For large teams or long-term projects, stricter rules like clean architecture may be needed.
Best Practice: Which Systems Fit?
| System Type | Fit | Reason |
|---|---|---|
| Startup MVP | Very suitable | Rapid development, low learning curve |
| Internal Admin Tool | Suitable | Moderate complexity, easy maintenance |
| Simple REST API | Suitable | CRUD-focused, clear layer separation |
| Monolith Starting Point | Suitable | Can evolve to hexagonal later |
| Systems with Many Integrations | Unsuitable | Hexagonal recommended |
| Complex Domain | Unsuitable | Onion/Clean recommended |
| Large Enterprise | Unsuitable | Stricter rules needed |
Key Summary#
Layered Architecture Key Summary
Layer Role Example Presentation User request/response handling Controller, Request/Response DTO Application Business flow orchestration Service (transaction management) Domain Core business rules Entity, Value Object Infrastructure Technical details Repository impl, external API Core Rules:
- Call only from top to bottom (Presentation -> Application -> Domain)
- Domain depends on nothing (pure business logic)
- Repository interfaces in Domain, implementations in Infrastructure
Evolving to the Next Level#
Once you are comfortable with layered, you can move to more advanced patterns as needed. Gradual improvement is recommended.
flowchart LR
A["Layered<br>(Current)"]
B["Domain Separation"]
C["Hexagonal"]
A -->|"1. Extract Repository Interface"| B
B -->|"2. Introduce Port/Adapter"| CStep 1: Move Repository Interface to Domain
First, move the Repository interface from Infrastructure to Domain. This prevents Domain from depending on Infrastructure.

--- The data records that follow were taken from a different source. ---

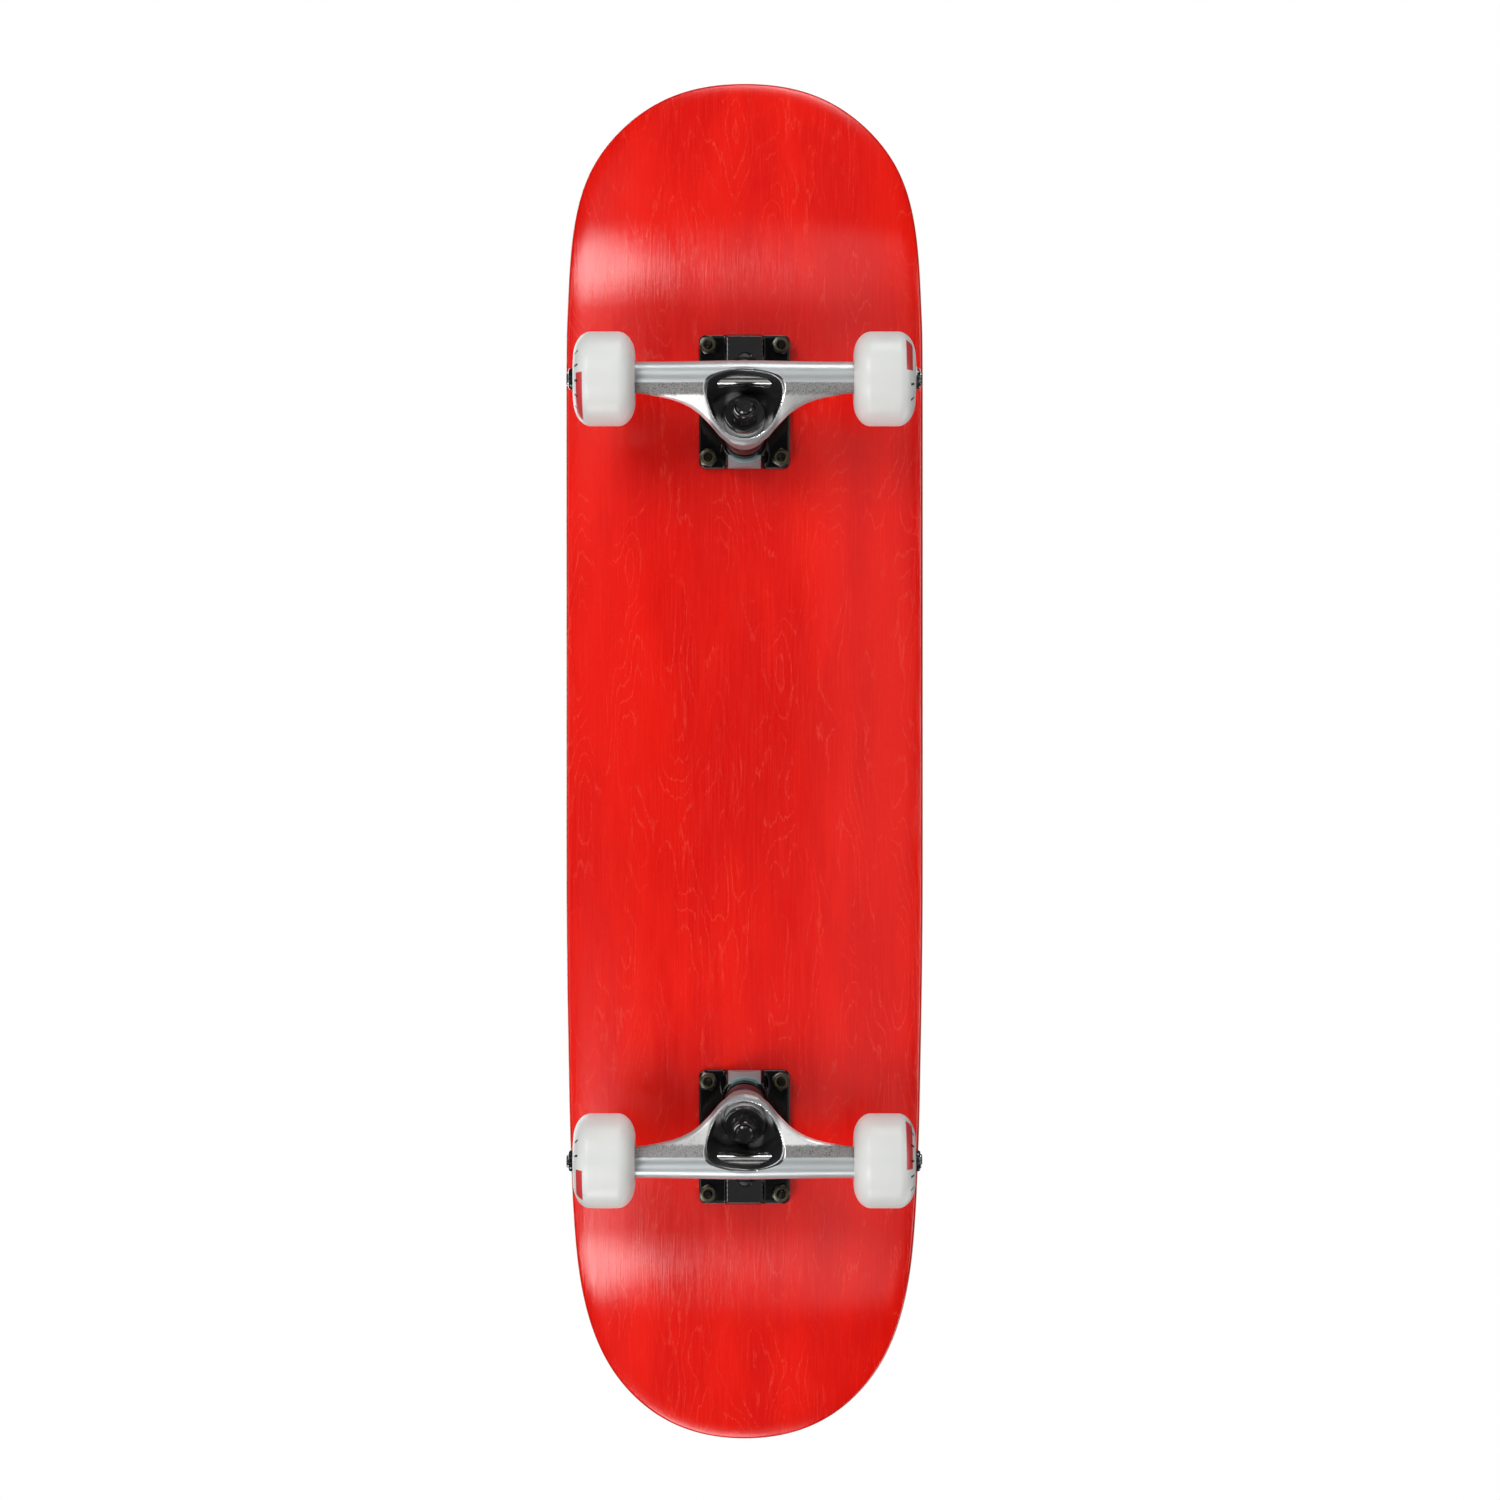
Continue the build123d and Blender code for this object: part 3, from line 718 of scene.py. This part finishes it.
def bolt_cutter():
    """Eight countersunk bores, as one object that is thrown away after the cut."""
    top = DECK_TOP + GRIP
    outline = [
        (0.0001, UNDER - 4),
        (SCREW_HOLE, UNDER - 4),
        (SCREW_HOLE, top - SCREW_SINK - SCREW_HEAD_DEPTH),
        (SCREW_HEAD, top - SCREW_SINK - 0.3),
        (SCREW_HEAD, top + 6),
        (0.0001, top + 6),
    ]
    points, faces = spun(outline, 48)
    shells = [([(a + x, b + y, c) for a, b, c in points], faces, 0) for x, y in bolt_points()]
    points, faces = joined(shells)[:2]
    return mesh_of("bolt_cutter", points, faces, [])


def drilled(piece, cutter):
    cut = piece.modifiers.new("bolt_holes", "BOOLEAN")
    cut.operation = "DIFFERENCE"
    cut.solver = "EXACT"
    cut.object = cutter
    settled(piece)
    smooth(piece, 40)
    return piece


def merged(name, pieces):
    """Several meshes as one object, each keeping its finish."""
    work = bmesh.new()
    made = bpy.data.meshes.new(name)
    slots = []
    for piece in pieces:
        start = len(work.faces)
        work.from_mesh(piece.data)
        work.faces.ensure_lookup_table()
        for finish in piece.data.materials:
            if finish not in slots:
                slots.append(finish)
        for face in work.faces[start:]:
            face.material_index = slots.index(piece.data.materials[face.material_index])
    work.to_mesh(made)
    work.free()
    for finish in slots:
        made.materials.append(finish)
    for piece in pieces:
        bpy.data.objects.remove(piece)
    whole = bpy.data.objects.new(name, made)
    bpy.context.scene.collection.objects.link(whole)
    smooth(whole, 40)
    return whole


def edge_marks(faces, rings=13):
    """Marks the faces past the flat of a layer, where the edge's bare wood starts."""
    steps = len(LOOP)
    first = (rings - 1) * steps
    last = len(faces) - (rings - 1) * steps
    return [1 if first <= index < last else 0 for index in range(len(faces))]


def make_deck():
    stain = stained_maple()
    pale, deep = bare_maple("maple_long_grain", 1.0), bare_maple("maple_cross_grain", 0.72)
    grit = grip_paper()
    cutter = bolt_cutter()

    def layer(name, index, finishes):
        low, high = index * PLY, (index + 1) * PLY
        points, faces = layer_shell(low, high, np.linspace(low, high, 5)[1:-1])
        made = mesh_of(name, points, faces, finishes, edge_marks(faces))
        return drilled(made, cutter)

    fit(layer("stained_bottom_ply", 0, [stain, stain]), "board", "stained_veneer", "deck_bottom_ply")
    cores = [layer(f"core_{k}", k, [deep if k in (2, 4) else pale] * 2) for k in range(1, PLIES - 1)]
    fit(merged("core_plies", cores), "board", "maple_core", "deck_core_plies")
    fit(layer("top_ply", PLIES - 1, [pale, pale]), "board", "maple_top", "deck_top_ply")
    points, faces = layer_shell(DECK_THICKNESS, DECK_THICKNESS + GRIP, [])
    sheet = drilled(mesh_of("grip_sheet", points, faces, [grit]), cutter)
    fit(sheet, "board", "grip_tape", "grip_tape")
    bpy.data.objects.remove(cutter)


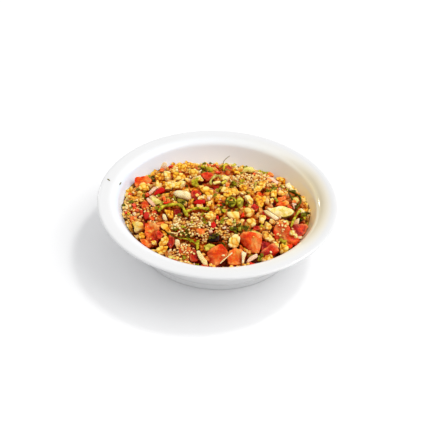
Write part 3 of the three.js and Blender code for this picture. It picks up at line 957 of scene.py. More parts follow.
    # upper right
    shown(O, 0.05, 4.4, [(240.8, 171.5), (243.4, 167.3), (248, 164.9), (252.8, 166.4), (254.9, 170.2), (251.5, 172.6), (246, 171.6), (242.6, 174.5)],
          lean=0.7, lift=2.6, seed=51, edge=1.8, sag=-0.5, rough=0.07, curve=12, axis=10)
    shown(w, 0.0, 3.4, [(231, 168.6), (235, 169.5), (239.7, 170.8), (239.3, 172.8), (234, 172.2)], lift=2.6, seed=52, lean=0.6, cuts=1)
    shown(w, 0.9, 3.0, [(230.5, 166.8), (236, 167), (238.5, 169.6), (234, 169.3)], lift=3.0, seed=50, lean=0.7, cuts=1)
    shown(W, 0.66, 6, [(218.8, 186), (224, 184.2), (229.8, 188), (227, 191), (218.8, 190.4)], lift=2.4, seed=53)
    shown(W, 0.16, 6, [(228.8, 187), (236, 186.6), (239.4, 192), (235, 195.6), (228.8, 192.6)], lift=1.8, seed=54)
    shown(W, 0.30, 6, [(237.8, 183), (243, 181.7), (247.4, 187), (243, 191.4), (238.8, 189.5)], lift=2.0, seed=55)
    shown(w, 0.10, 5, [(221.8, 192), (228, 190.8), (233.4, 194), (229, 197.5), (222.8, 196)], lift=1.8, seed=56)
    shown(T, 0.78, 3.4, [(225.3, 181.3), (229.3, 182.3), (228.8, 186.3), (225.3, 185.3)], lift=2.4, seed=57)
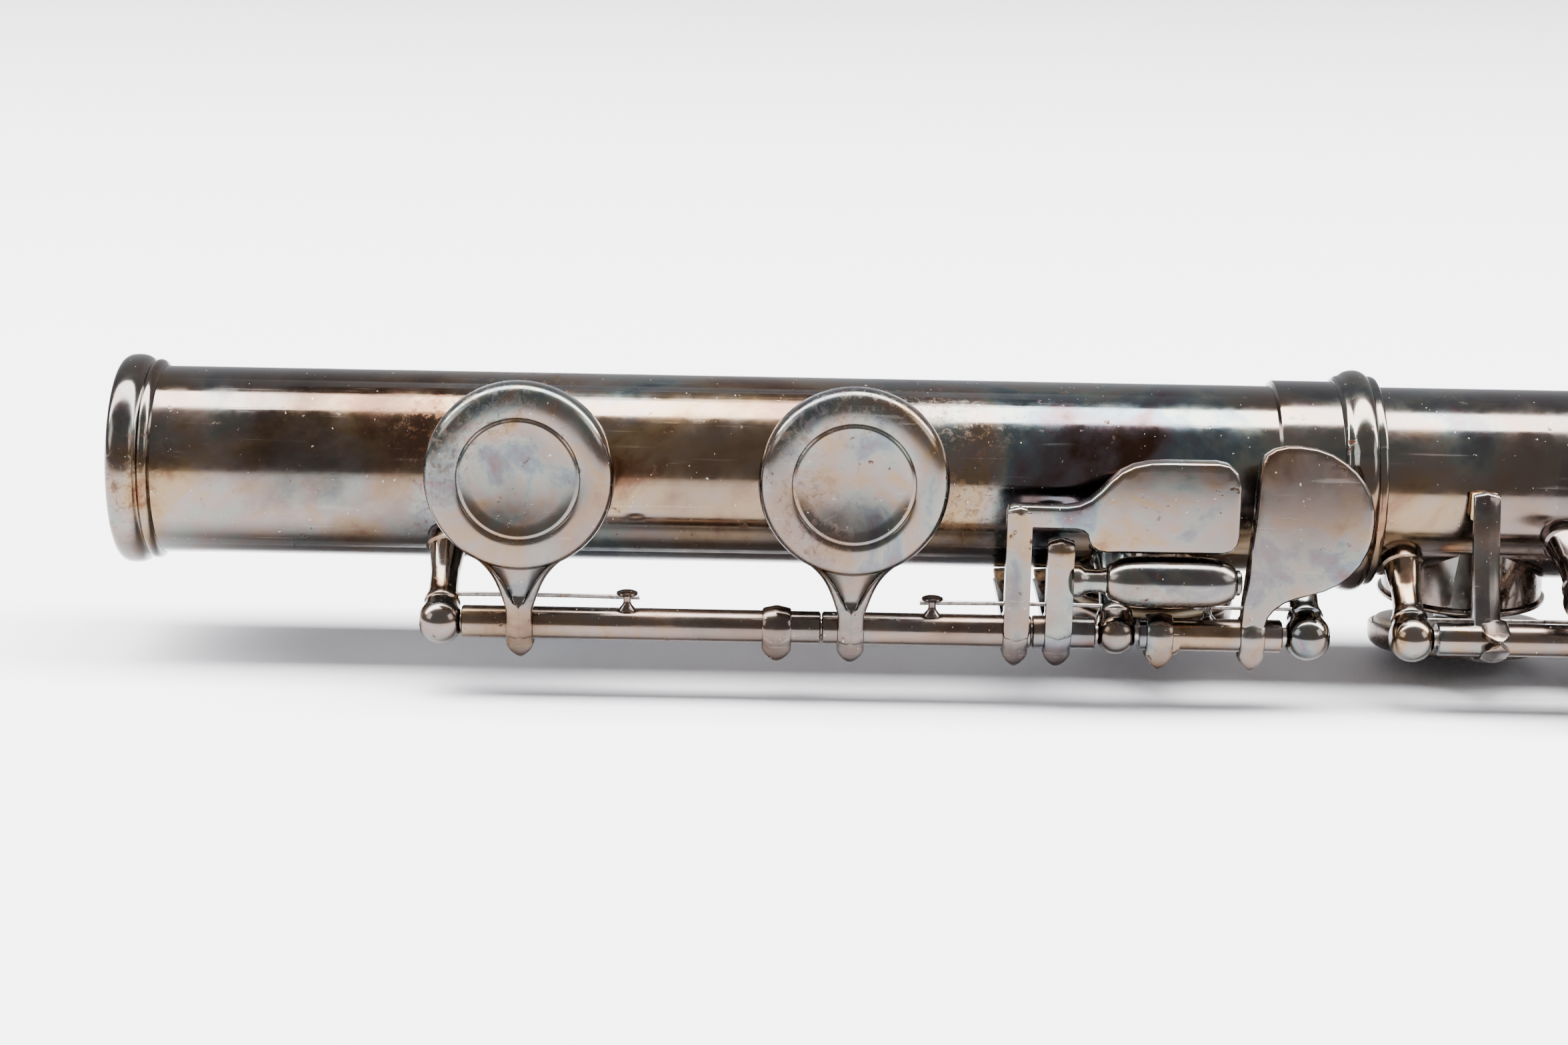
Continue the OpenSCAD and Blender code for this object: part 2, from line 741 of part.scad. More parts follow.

// Before: Infrastructure에 있던 것을
// After: Domain으로 이동
package com.example.domain;
public interface OrderRepository {
void save(Order order);
Optional<Order> findById(OrderId id);
}Step 2: Abstract More External Integrations as Interfaces
Abstract all external service integrations as interfaces. Going through this process naturally evolves into hexagonal architecture.